Will you return, word for word, only the lines from the top of the data below down to and including the one with "bows towards -Y."?

**Dataset content:**

--

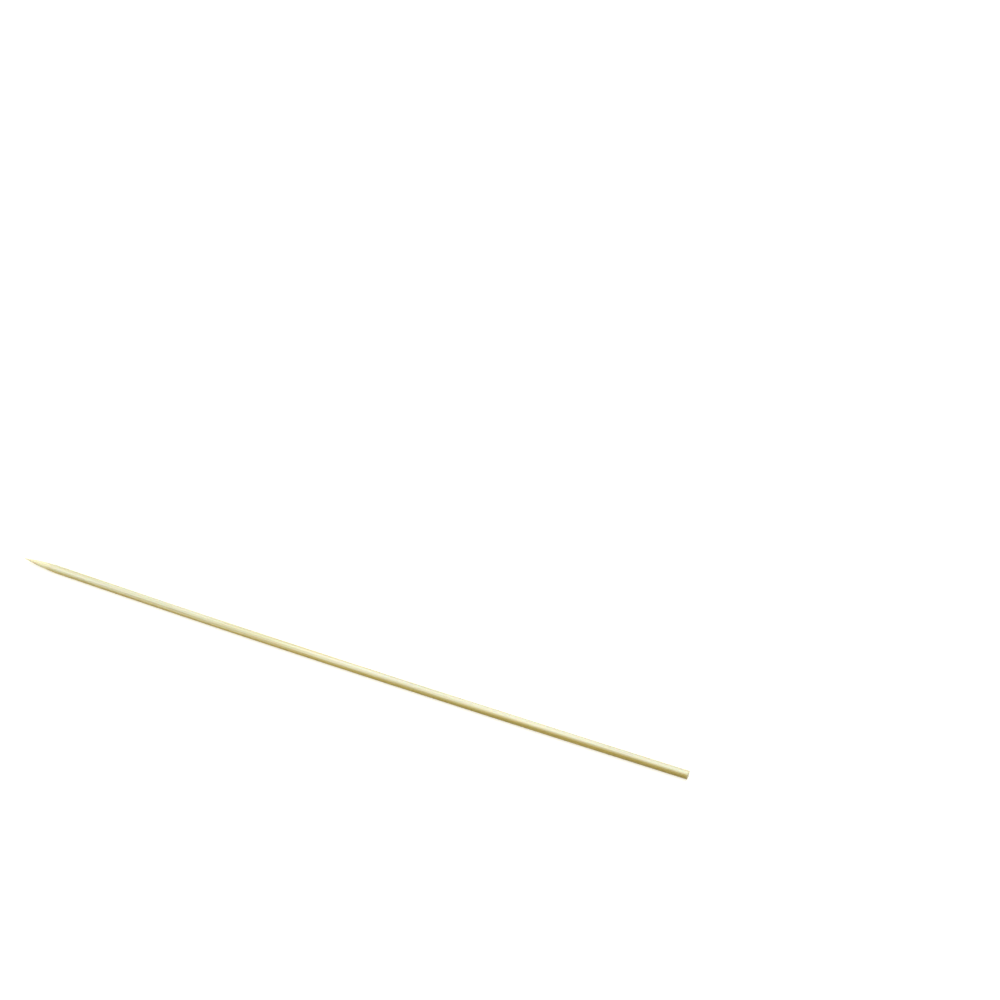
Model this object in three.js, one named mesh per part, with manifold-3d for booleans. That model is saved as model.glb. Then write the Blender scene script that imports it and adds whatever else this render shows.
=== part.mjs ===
// A bamboo skewer: one round stick with a ground point at the front and a sawn butt at the back.
// The real one comes from a bamboo strip that is planed on both faces and then cut into rounds, so a narrow
// flat of each strip face is left along its top and its bottom. It dries with a slight bow.
// Millimetres, +Z up. It lies on its lower flat along X, with the tip towards -X, and bows towards -Y.

import * as THREE from "three";
import { mergeVertices, toCreasedNormals } from "three/addons/utils/BufferGeometryUtils.js";
import Module from "manifold-3d";

// The stick
const LENGTH = 250; // from tip to butt
const DIAMETER = 3;
const FLAT_WIDTH = 1; // of the strip face that is left along the top and along the bottom
const BOW = 1; // sideways, at half the length
const BOW_LEAN = 0.2; // 0 is an even bow, and more makes it fuller towards the tip

// The point
const POINT_LENGTH = 13;
const POINT_CROWN = 0.2; // how far the ground flank stands out from a straight cone
const TIP_DIAMETER = 0.3;

// The butt
const EDGE_RADIUS = 0.15; // of the worn edge around the sawn face

// Steps that the round stretches are drawn with
const SIDES = 48;
const NOSE_STEPS = 3;
const FLANK_STEPS = 10;
const SHANK_STEPS = 12;
const EDGE_STEPS = 3;
const CREASE = THREE.MathUtils.degToRad(15); // faces that meet more sharply keep a hard edge

const RADIUS = DIAMETER / 2;
const TIP_RADIUS = TIP_DIAMETER / 2;
const STRIP_THICKNESS = 2 * Math.sqrt(RADIUS ** 2 - (FLAT_WIDTH / 2) ** 2);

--

**Written reply:**
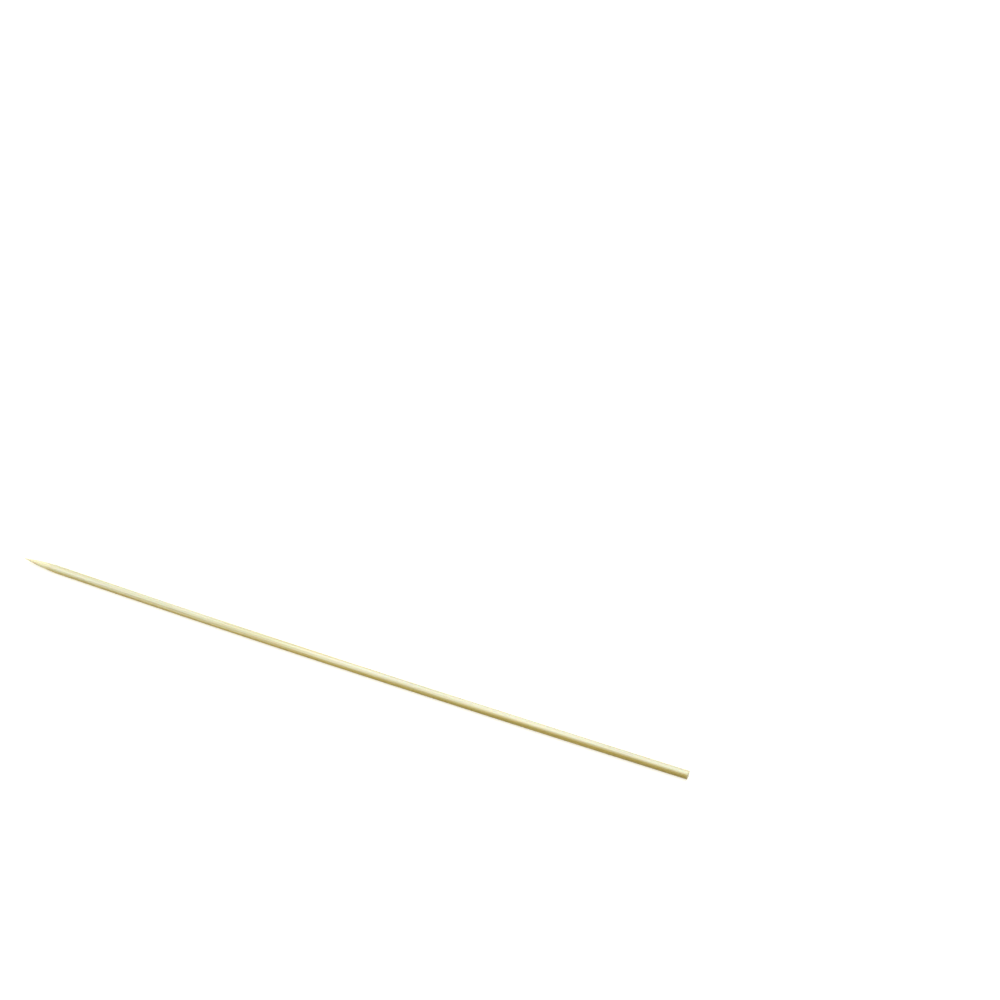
Model this object in three.js, one named mesh per part, with manifold-3d for booleans. That model is saved as model.glb. Then write the Blender scene script that imports it and adds whatever else this render shows.
=== part.mjs ===
// A bamboo skewer: one round stick with a ground point at the front and a sawn butt at the back.
// The real one comes from a bamboo strip that is planed on both faces and then cut into rounds, so a narrow
// flat of each strip face is left along its top and its bottom. It dries with a slight bow.
// Millimetres, +Z up. It lies on its lower flat along X, with the tip towards -X, and bows towards -Y.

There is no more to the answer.